Rank #15: Julie Andrews: An Angel on My Shoulder
Who doesn’t love Julie Andrews? She has delighted generations of audiences, whether singing on the London Vaudeville circuit, in the Broadway productions of My Fair Lady & Camelot, or in the Hollywood classics Mary Poppins &The Sound of Music. Younger generations also know her from The Princess Diaries, Shrek & Despicable Me. And for every decade of her remarkable 70-year career, she’s got charming, insightful stories, starting with her London debut at the age of 12 (yes we have sound of it!). She also talks about some harrowing setbacks, like the surgery that destroyed her soaring voice, and the life lessons that helped her find new ways to share her extraordinary talents with the world.
Rank #16: Jimmy Page: Guitar Hero
Jimmy Page’s plan all along was to transform rock n’ roll. And he did. The band he founded, Led Zeppelin, remains one of the most influential and popular rock bands in history. Page is one of the greatest guitarists of all time. His epic onstage solos, on hits like “Stairway to Heaven” and “Kashmir,” are legendary. And he was just as innovative as a producer. On this episode Page talks about how he fell in love with American blues music, how he learned to play the guitar, and how his days as a session musician prepared him to upend the conventions of studio recording. He also walks us through some of the Led Zeppelin songs he loves best.
Rank #17: Steven Spielberg and Janusz Kaminski: Images of the Imagination
Steven Spielberg hired Janusz Kaminski as the cinematographer for "Schindler's List” twenty-five years ago, and they have worked together, hand-in-glove, ever since. Their collaboration has produced "Saving Private Ryan," "Bridge of Spies," "Lincoln," and many others. In this episode, both filmmakers tell how they fell in love with the movies, and learned to make them. Spielberg talks about his first camera and trusting his instincts, and Kaminski talks about how growing up in 1970's Poland gave him an unusual eye on the world.
Rank #18: Bill Clinton and George H.W. Bush: The Freedom to Lead
In the midst of this political season… here’s a chance to hear two former U.S. Presidents hold forth on their lives in public service. Bill Clinton spoke to hundreds of graduate students from 50 nations at the 44th annual International Achievement Summit in Chicago. George H.W. Bush did the same, 9 years earlier at the Academy of Achievement's program in 1995 at Colonial Williamsburg. In this episode we present those inspiring and entertaining talks, unedited and unfettered.

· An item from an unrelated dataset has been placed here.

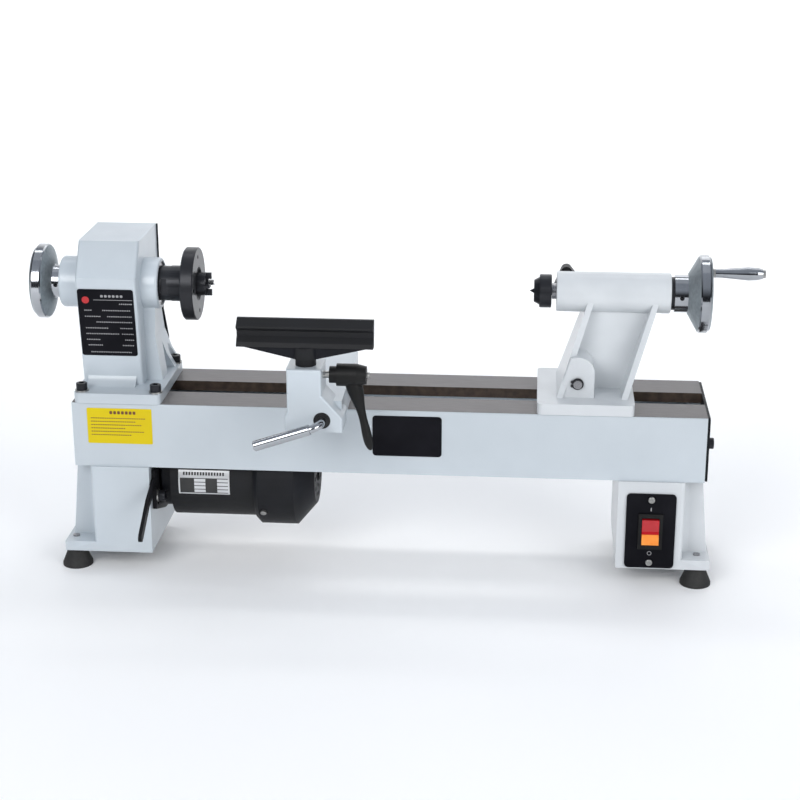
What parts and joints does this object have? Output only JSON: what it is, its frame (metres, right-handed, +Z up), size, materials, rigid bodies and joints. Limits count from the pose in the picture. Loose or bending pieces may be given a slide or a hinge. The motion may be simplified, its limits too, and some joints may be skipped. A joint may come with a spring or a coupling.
{
  "type": "wood lathe",
  "caption": "Bench-top wood lathe with a short cast bed, belt-driven headstock, sliding tailstock, tool rest and handwheels.",
  "frame": {"origin": "centre of the whole machine's footprint, on the surface that the feet stand on", "axes": "+X along the bed from headstock to tailstock, -Y towards the operator, +Z up"},
  "size_m": [0.8438, 0.2618, 0.392],
  "materials": {
    "white_casting": "satin",
    "rubber": "matte",
    "steel": "satin",
    "zinc": "satin",
    "black_steel": "satin",
    "black_paint": "satin",
    "label_black": "matte",
    "black_plastic": "satin",
    "aluminium": "satin",
    "belt_rubber": "matte",
    "chrome": "polished",
    "red_plastic": "gloss"
  },
  "bodies": {
    "base": {"bed_casting": "white_casting", "left_leg": "white_casting", "right_leg": "white_casting", "rubber_feet": "rubber", "foot_screws": "steel", "bed_end_plate": "black_paint", "end_plate_bolts": "black_steel", "headstock_casting": "white_casting", "headstock_bolts": "black_steel", "plain_washers": "zinc", "headstock_nameplate": "label_black", "spindle_bearings": "steel", "door_hinge_pin": "steel", "drive_belt": "belt_rubber", "motor_pivot_bolt": "zinc", "motor_lock_bolt": "zinc", "switch_plate": "label_black", "switch_plate_screws": "zinc", "switch_housing": "black_plastic"},
    "spindle_line": {"spindle": "steel", "spindle_pulley": "aluminium", "spindle_handwheel": "chrome", "spindle_wheel_screw": "black_steel", "faceplate": "black_steel", "spur_center": "black_steel"},
    "motor": {"motor_housing": "black_paint", "motor_end_cover": "black_paint", "motor_cover_screws": "zinc", "motor_swing_plate": "black_paint"},
    "motor_rotor": {"motor_shaft": "steel", "motor_pulley": "aluminium", "cooling_fan": "black_plastic"},
    "door": {"belt_door": "black_paint"},
    "door_latch": {"door_knob": "black_plastic"},
    "rocker": {"switch_rocker": "red_plastic"},
    "tailstock": {"tailstock_casting": "white_casting", "tail_clamp_bolt": "steel", "tail_clamp_plate": "black_steel"},
    "tail_cam": {"tail_lock_shaft": "steel", "tail_lock_circlip": "black_steel", "tail_lock_lever": "black_paint"},
    "quill_slide": {"quill": "steel", "live_center_arbor": "steel"},
    "live_point": {"live_center_head": "black_steel"},
    "tail_wheel": {"tail_handwheel": "chrome", "tail_wheel_screw": "black_steel", "tail_screw": "black_steel", "crank_bolt": "zinc"},
    "crank": {"crank_handle": "chrome"},
    "quill_lock": {"quill_lock_knob": "black_plastic"},
    "banjo_carriage": {"banjo_clamp_bolt": "steel", "banjo_clamp_plate": "black_steel"},
    "banjo": {"banjo_casting": "white_casting"},
    "banjo_cam": {"banjo_cam_lever": "chrome", "banjo_lever_grip": "chrome"},
    "rest_post": {"tool_rest_post": "black_paint"},
    "rest_bar": {"tool_rest_bar": "black_paint"},
    "rest_clamp": {"rest_clamp_lever": "black_plastic", "rest_clamp_stud": "zinc"}
  },
  "joints": [
    {"name": "spindle_spin", "type": "hinge", "parent": "base", "child": "spindle_line", "pos_m": [-0.332, 0.0446, 0.337], "axis": [1, 0, 0], "continuous": true},
    {"name": "motor_tilt", "type": "hinge", "parent": "base", "child": "motor", "pos_m": [-0.282, 0.0966, 0.116], "axis": [-1, 0, 0], "range_deg": [0, 4]},
    {"name": "motor_spin", "type": "hinge", "parent": "motor", "child": "motor_rotor", "pos_m": [-0.222, 0.0446, 0.106], "axis": [1, 0, 0], "continuous": true},
    {"name": "door_swing", "type": "hinge", "parent": "base", "child": "door", "pos_m": [-0.3705, 0.1186, 0.3], "axis": [0, 0, 1], "range_deg": [0, 110]},
    {"name": "door_latch_turn", "type": "hinge", "parent": "door", "child": "door_latch", "pos_m": [-0.333, 0.1196, 0.3815], "axis": [0, 1, 0], "range_deg": [0, 90]},
    {"name": "switch_toggle", "type": "hinge", "parent": "base", "child": "rocker", "pos_m": [0.3025, -0.0254, 0.072], "axis": [1, 0, 0], "range_deg": [0, 11]},
    {"name": "tailstock_slide", "type": "slide", "parent": "base", "child": "tailstock", "axis": [1, 0, 0], "range_m": [-0.06, 0.083]},
    {"name": "tail_cam_turn", "type": "hinge", "parent": "tailstock", "child": "tail_cam", "pos_m": [0.214, 0.0446, 0.24], "axis": [0, 1, 0], "range_deg": [-90, 60]},
    {"name": "tail_wheel_turn", "type": "hinge", "parent": "tailstock", "child": "tail_wheel", "pos_m": [0.338, 0.0446, 0.337], "axis": [-1, 0, 0], "range_deg": [0, 6000]},
    {"name": "quill_feed", "type": "slide", "parent": "tailstock", "child": "quill_slide", "axis": [-1, 0, 0], "range_m": [0, 0.05]},
    {"name": "live_point_spin", "type": "hinge", "parent": "quill_slide", "child": "live_point", "pos_m": [0.173, 0.0446, 0.337], "axis": [1, 0, 0], "continuous": true},
    {"name": "crank_spin", "type": "hinge", "parent": "tail_wheel", "child": "crank", "pos_m": [0.388, 0.02885, 0.366], "axis": [1, 0, 0], "continuous": true},
    {"name": "quill_lock_turn", "type": "hinge", "parent": "tailstock", "child": "quill_lock", "pos_m": [0.2006, 0.0746, 0.337], "axis": [0, 1, 0], "range_deg": [0, 180]},
    {"name": "banjo_along_bed", "type": "slide", "parent": "base", "child": "banjo_carriage", "axis": [1, 0, 0], "range_m": [-0.09, 0.09]},
    {"name": "banjo_in_out", "type": "slide", "parent": "banjo_carriage", "child": "banjo", "axis": [0, 1, 0], "range_m": [-0.025, 0.03]},
    {"name": "banjo_cam_turn", "type": "hinge", "parent": "banjo", "child": "banjo_cam", "pos_m": [-0.069, 0.0446, 0.2235], "axis": [0, 1, 0], "range_deg": [-20, 100]},
    {"name": "rest_height", "type": "slide", "parent": "banjo", "child": "rest_post", "axis": [0, 0, 1], "range_m": [-0.006, 0.025]},
    {"name": "rest_swivel", "type": "hinge", "parent": "rest_post", "child": "rest_bar", "pos_m": [-0.0885, -0.0839, 0.3], "axis": [0, 0, 1], "range_deg": [-30, 30]},
    {"name": "rest_clamp_turn", "type": "hinge", "parent": "banjo", "child": "rest_clamp", "pos_m": [-0.052, -0.0839, 0.271], "axis": [1, 0, 0], "range_deg": [-100, 10]}
  ],
  "couplings": [
    {"joint": "quill_feed", "follows": "tail_wheel_turn", "m_per_rad": 0.000477},
    {"joint": "motor_spin", "follows": "spindle_spin", "ratio": 1.04}
  ]
}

Rank #19: Johnny Cash: True To His Own Voice
Johnny Cash had a voice that could make a mountain quake. His impact on the world of music is legendary. On this episode, you'll hear the deeply introspective Cash near the end of his career (1993). He reflects on how he overcame considerable personal obstacles and turned his failures into the stepping stones to success. He also talks about the first music he remembers, the voice teacher who advised him to stop taking lessons, and the source of his creativity.
Rank #20: Khaled Hosseini, Scott Turow and Charles Krauthammer: Second Lives
If you’ve ever dreamed of reinventing yourself, take inspiration from these three writers. Each one followed a traditional career path before turning the page to pick up pen & paper. Khaled Hosseini, once a doctor, became author of international bestseller “The Kite Runner.” Scott Turow, attorney at law, became the master of legal thrillers such as “Presumed Innocent.” And psychiatrist Charles Krauthammer became a Pulitzer Prize-winning newspaper and magazine columnist. Each speaks here about finding one’s true passion, and pursuing it with zeal.